Imagine plugging a sensor into your smartphone that could check your food for pesticides— or even detect nerve gas. Researchers from a Belgian university are reporting the development of just such a sensor, an electronic nose that can sniff out dangerous chemicals like the way a breathalyzer sniffs for alcohol.
The scientists, from KU Leuven in Belgium, used a metal-organic framework to make the sensor. In other words, the sensor incorporates both metal ions and organic molecules, with the spaces in between them being key in the detection of dangerous chemicals.
"We created a [metal-organic framework] that absorbs the phosphonates found in pesticides and nerve gases,” Ivo Stassen, a researcher at KU Leuven and first author on a new study about the development, said in a statement. “This means you can use it to find traces of chemical weapons such as sarin or to identify the residue of pesticides on food.”

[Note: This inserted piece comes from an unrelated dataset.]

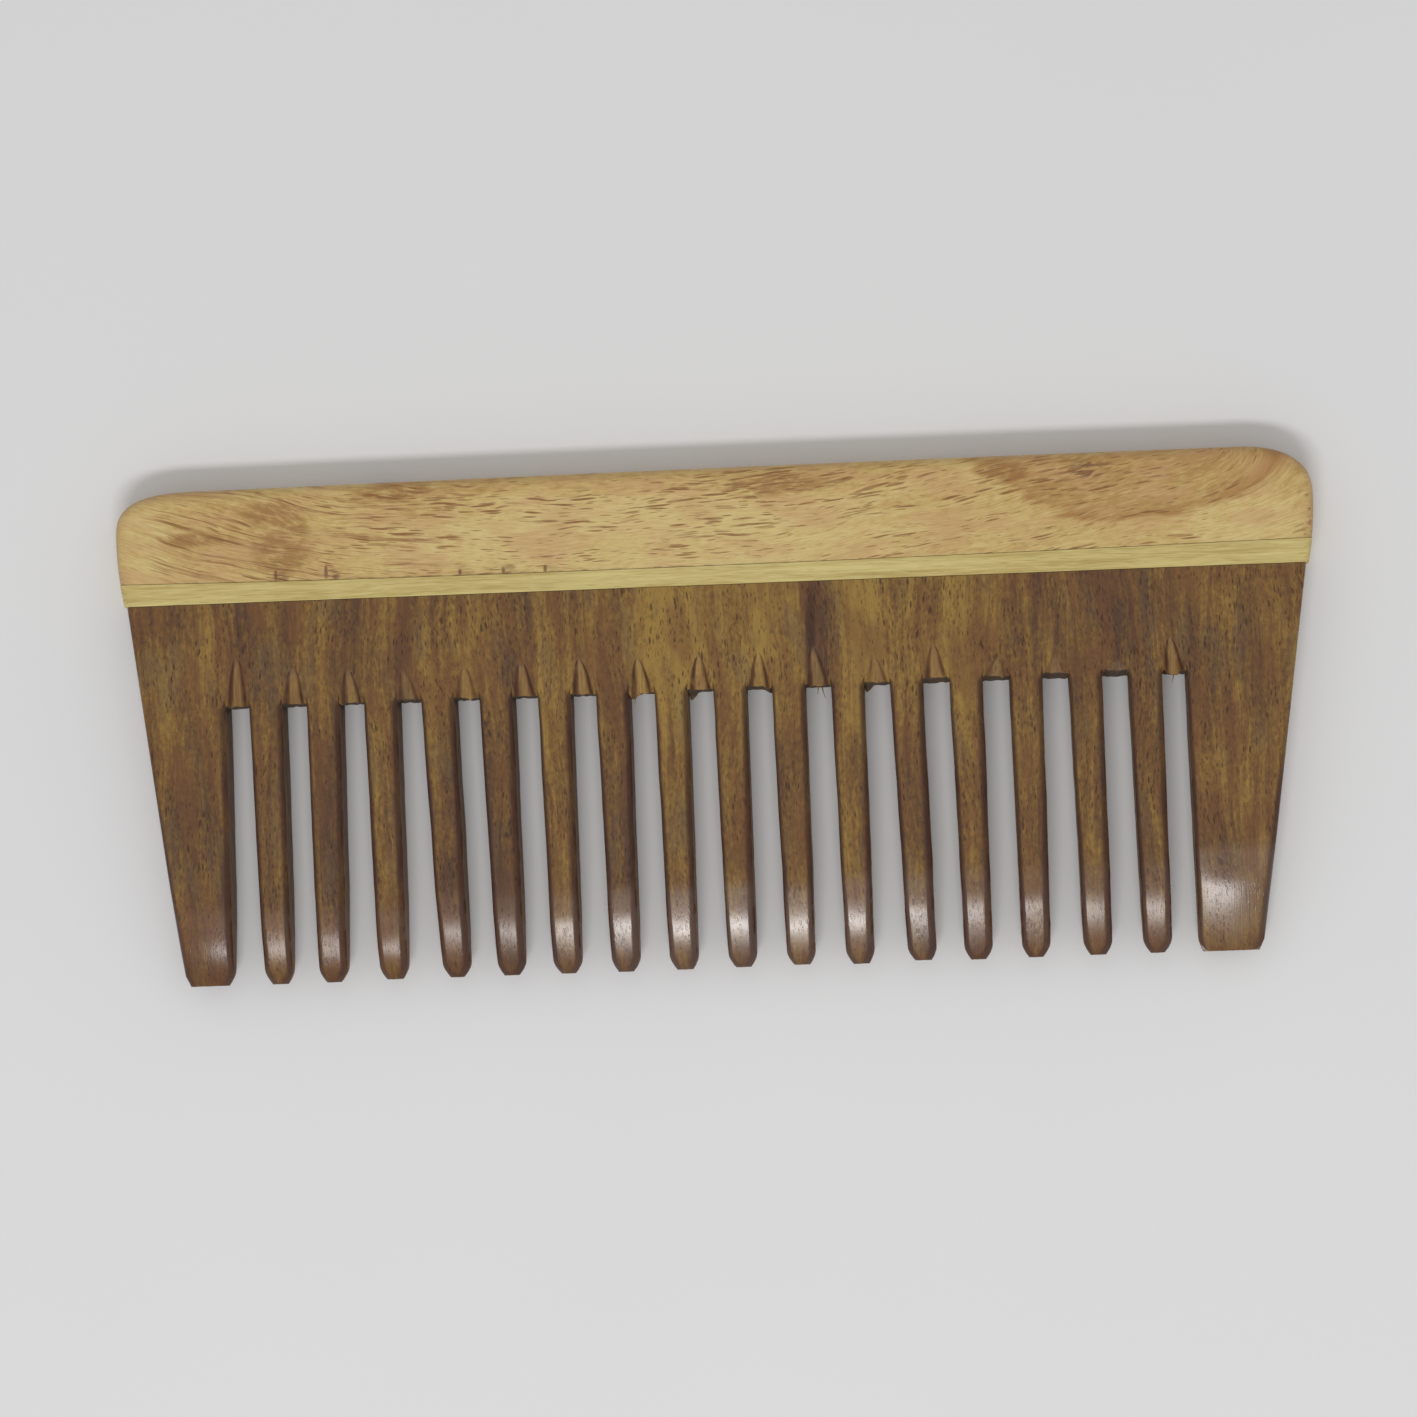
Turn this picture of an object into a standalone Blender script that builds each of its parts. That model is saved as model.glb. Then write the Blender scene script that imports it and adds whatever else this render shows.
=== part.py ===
"""Wide tooth comb, hand made from three layers of wood glued edge to edge.

The comb lies flat on its back face: X runs along its length, +Y points to the
back of the comb, -Y to the tips of the teeth, and Z is up through its
thickness. The origin is under the middle of its outline, at the level of the
surface it lies on.

  spine        the light wood back that the hand holds
  pale_strip   a thin strip of pale wood between the back and the teeth
  tooth_blade  the dark wood blade, sawn into sixteen teeth and two wide
               guard teeth, one at each end
"""

import math

import bmesh
import bpy
from mathutils import Matrix, Vector

MM = 0.001

# Overall size, in millimetres. "up" is measured from the tips towards the back.
LENGTH = 151.6
HEIGHT = 63.4
THICKNESS = 7.0

# The three layers, and the gap that stands for each glue line
BLADE_TOP = 48.45
STRIP_NARROWEST = 2.4
STRIP_NARROWEST_X = -22.0
STRIP_LEFT_END = 2.85
STRIP_RIGHT_END = 3.1
GLUE_GAP = 0.3

# The outline of the back: bowed ends, and a top edge that drops to the left
WIDEST_UP = 56.9
END_BOW = 0.012
TOP_DROP = 0.5
TOP_DROP_FROM = 50.0
TOP_DROP_SPAN = 114.0
LEFT_CORNER = (11.3, 6.0, 3.0)  # reach along, reach up, exponent of the curve
RIGHT_CORNER = (10.0, 6.5, 2.5)
CORNER_STEPS = 8
TOP_STEPS = 10
SLICE_STEPS = 12

# The outline of the blade: half widths at the tips, and how its ends splay out
BLADE_LEFT_FOOT = 68.8
BLADE_LEFT_SPLAY = 0.119
BLADE_RIGHT_FOOT = 67.44
BLADE_RIGHT_SPLAY = 0.147
GUARD_TOE = (0.5, 1.4)  # chamfer at the outer corner of a guard tooth, along and up

# How far the long edges are rounded over
SPINE_ROUND = 1.6
STRIP_ROUND = 1.2
BLADE_ROUND = 0.8

# The teeth. Their spacing opens slightly from left to right.
TEETH = 16
FIRST_TOOTH_X = -57.28
PITCH = 7.288
PITCH_GROWTH = 0.0084
ROOT_UP = 35.2
PITCH_LINE_UP = 31.5  # the height at which the spacing is measured
TOOTH_AT_ROOT = 4.14
TOOTH_AT_TIP = 3.53
TOOTH_LEAN = 0.6  # degrees, the tips towards +X
ODD_LEANS = {1: 0.0, 3: 1.8, 4: 1.1, 11: 1.3, 13: 0.2}  # teeth where the saw wandered
LEFT_GUARD_INNER = -62.46
LEFT_GUARD_LEAN = -0.4
RIGHT_GUARD_INNER = 59.09
RIGHT_GUARD_LEAN = 0.6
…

The sensor, which the researchers claim is highly sensitive, could be coupled with devices that are already common, according to Rob Ameloot, an assistant professor at KU Leuven and coauthor on the new study. The research was published in the journal Chemical Science.
“You can apply the [metal-organic framework] as a thin film over the surface of, for instance, an electric circuit,” Ameloot said in the statement. “Therefore, it’s fairly easy to equip a smartphone with a gas sensor for pesticides and nerve gas.”
Not only that, but the same technology could potentially be developed to sniff for other things— like fake wine, or even the presence of lung cancer, Ameloot added.
That sounds— or smells— like a pretty good idea.